Conventional techniques in energy-efficient computing navigate a design space defined by the two dimensions of performance and energy, and traditionally trade one for the other. General-purpose approximate computing explores a third dimension, error, and trades the accuracy of computation for gains in both energy and performance.
By relaxing the need for fully precise or completely deterministic operations, approximate computing techniques allow substantially improved energy efficiency. A team at the University of Illinois flagship campus recently published a paper that details how this technique can boost a bitcoin miners profits by 30%.
Led by Associate Professor of Electrical and Computer Engineering, Rakesh Kumar Ph.D., the three authors of “Approximate Bitcoin Mining” claim that the 6-page paper is the first to explore hardware optimizations, specifically approximation based optimizations, unique to Bitcoin mining.
“Mining is inherently error tolerant due to its embarrassingly parallel and probabilistic nature. We exploit this inherent tolerance to inaccuracy by proposing approximate mining circuits that trade off reliability with area and delay.”
– Approximate Bitcoin Mining
Approximation is not a new idea, and has been used in areas such as lossy compression and numeric computation. John von Neumann wrote a paper on it in 1956, “Probabilistic logic and the synthesis of reliable organisms from unreliable components.”
This new paper states that Bitcoin mining is intrinsically resilient to errors, “its parallel nature minimizes the propagation of errors, and Bitcoin’s distributed verification system detects and invalidates any potentially erroneous solutions.”
Using approximation, they illustrate a more efficient way to go about processing the SHA-256 hashing algorithm that Application-Specific Integrated Circuit (ASIC) chips use during the bitcoin mining process. ASIC chips are currently the most efficient hardware for mining Bitcoin.
“We propose approximation as a technique to reduce delay and area of Bitcoin mining circuits, thereby increasing profits.”
– Approximate Bitcoin Mining
To calculate profitability, the authors chose to test a commercial ASIC Bitmain BM1385. The chip has a hash rate of 38.8 Ghash/s and power consumption of 10.2 W at nominal frequency and voltage. The paper considered mining yield, hash rate, power consumption and cost of electricity.
Variations of three different approximate adders were also examined; Ripple-Carry Adder (RCA), Carry-Lookahead Adders (CLA), and Kogge-Stone Adder (KSA). As an important arithmetic module, the adder plays a key role in determining the speed and power consumption of a system.

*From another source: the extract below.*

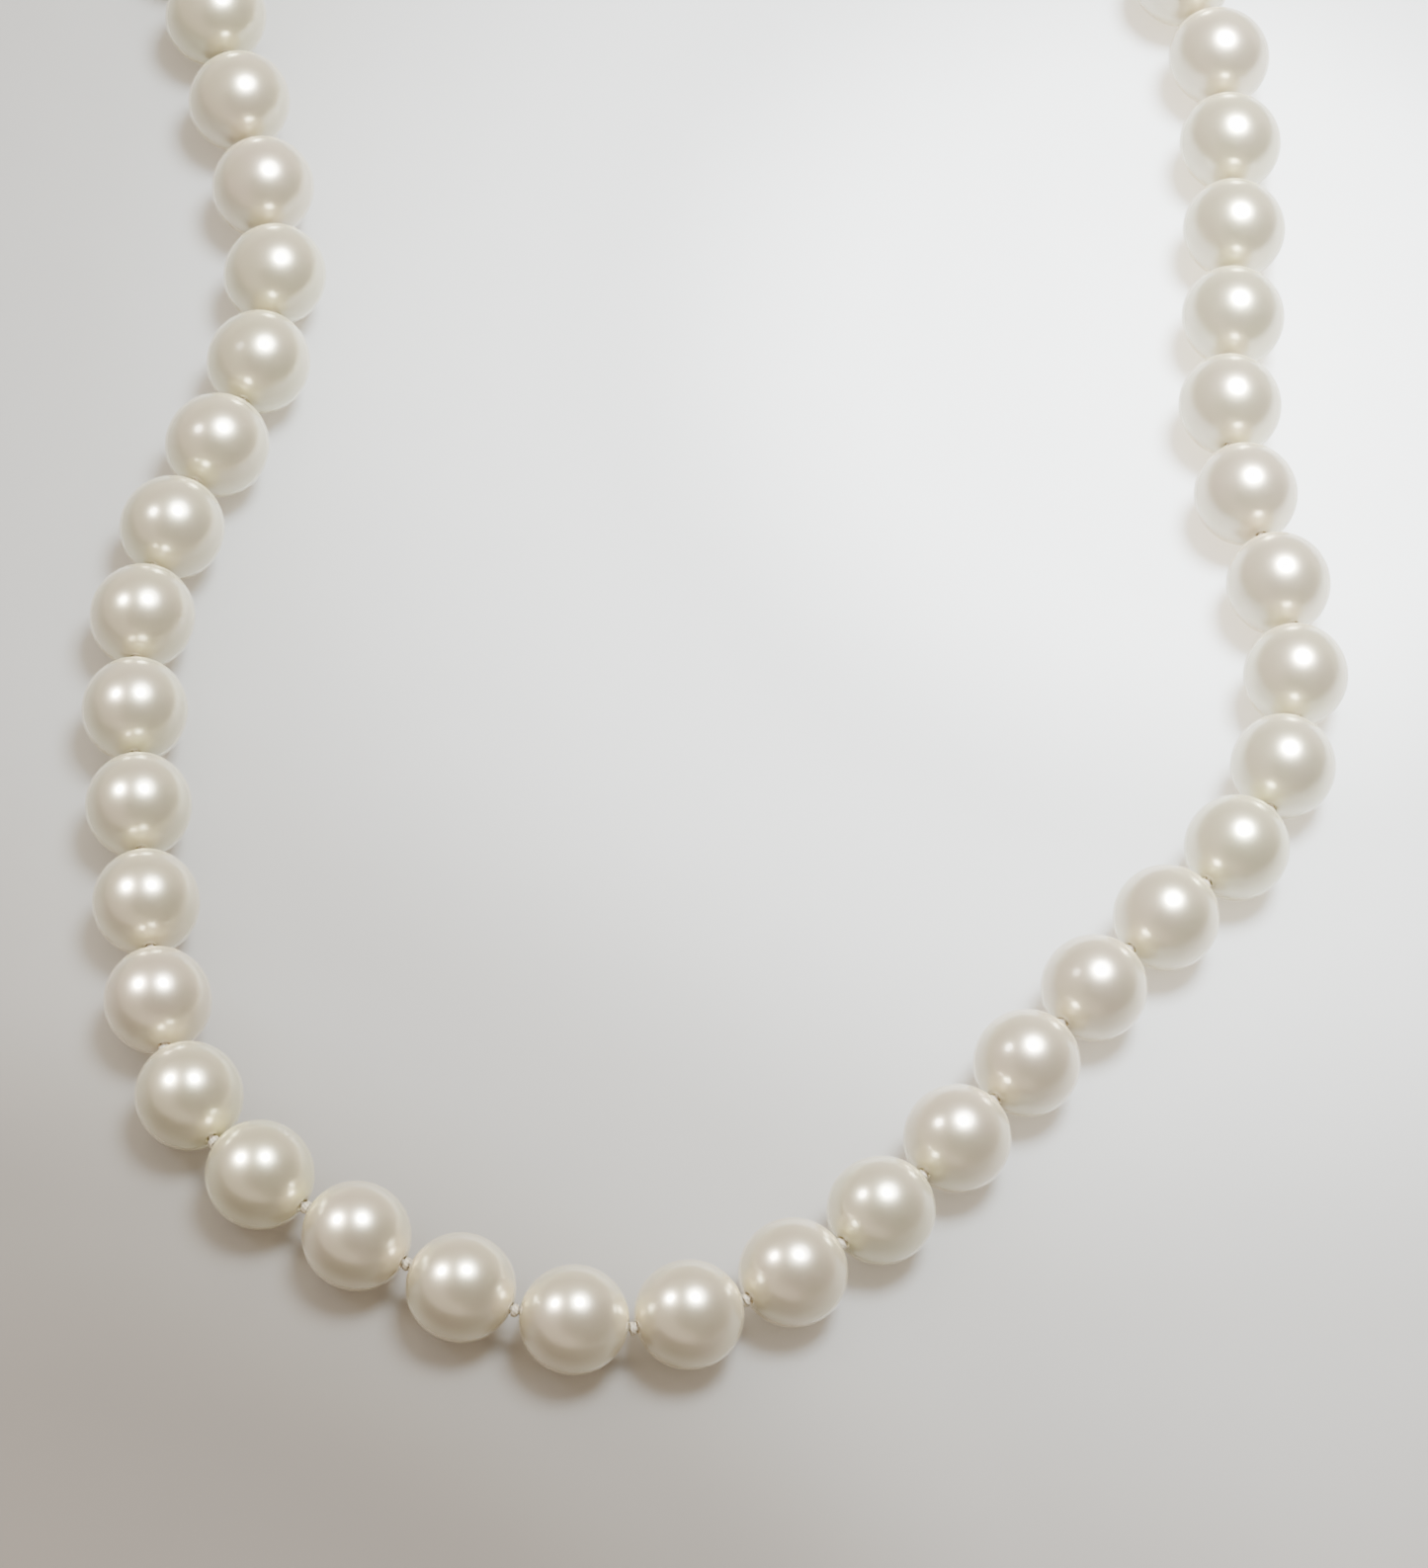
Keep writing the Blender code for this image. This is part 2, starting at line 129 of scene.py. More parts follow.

The conclusion derived from the test is that a particular design of KSA, namely 16-bit KSA, can raise profits by 30%, “15% from functional approximation and 15% from operational approximation.”
The authors cautioned that there are many unsuitable approximate adder designs for Bitcoin mining, including 8-bit KSA, which would lead to an unprofitable hashing core error rate.
Security consultant Sergio Demián Lerner, prior to leading the development team at Rootstock, also described how SHA-256 ASICs can be faster using approximation, on his blog in 2015. Lerner suggested and discussed a different type of adder in detail, called a Carry-Reduced CLA adder (CR-CLA). He also mentioned KSA as a possible candidate. but admitted that he had “not yet attempted to analyze the resulting designs.”
“I have no idea if a reduced carry design will actually outperform a standard design considering additional factors, such as the availability of optimized off-the-shelf adders compared to a custom adder. However, I estimate that it can actually provide a speedup of about 5%.”
– Sergio Demián Lerner, Security Consultant
The Bitcoin mining network currently earns around US$1.5 million each day, a figure that includes the bitcoins mined and the transaction fees gathered by all miners, multiplied by the market price in US dollars.
The amount of total revenue a miner earns is far more heavily dependent on the price of a bitcoin. “When the price goes up, there’s more confidence in mining, and [mining equipment makers] go and design the next-generation chips,” BTCC chief executive officer Bobby Lee said in an interview with Bloomberg Business. However, ultimately profits are what miners and equipment makers seek.
“Miners are entirely profit motivated. First, profit from newly mined Bitcoin, and then later, profit from transaction fees.”
– Marc Andreessen, General Partner at Andreessen Horowitz
Mining income, when measured in relation to the hash rate, has been decreasing steadily as more petahashes come online at a faster pace than ever before.
There is no guarantee that bitcoin mining ASIC makers agree with University of Illinois’ researchers findings. However, if enough profit increase is proven and ASIC makers find it profitable to manufacture and sell the chips, miners will be thrust into another chapter of the arms race. The paper makes it clear that changing the mining software alone isn’t enough; hardware changes in the ASIC mining chips are required to realize these gains.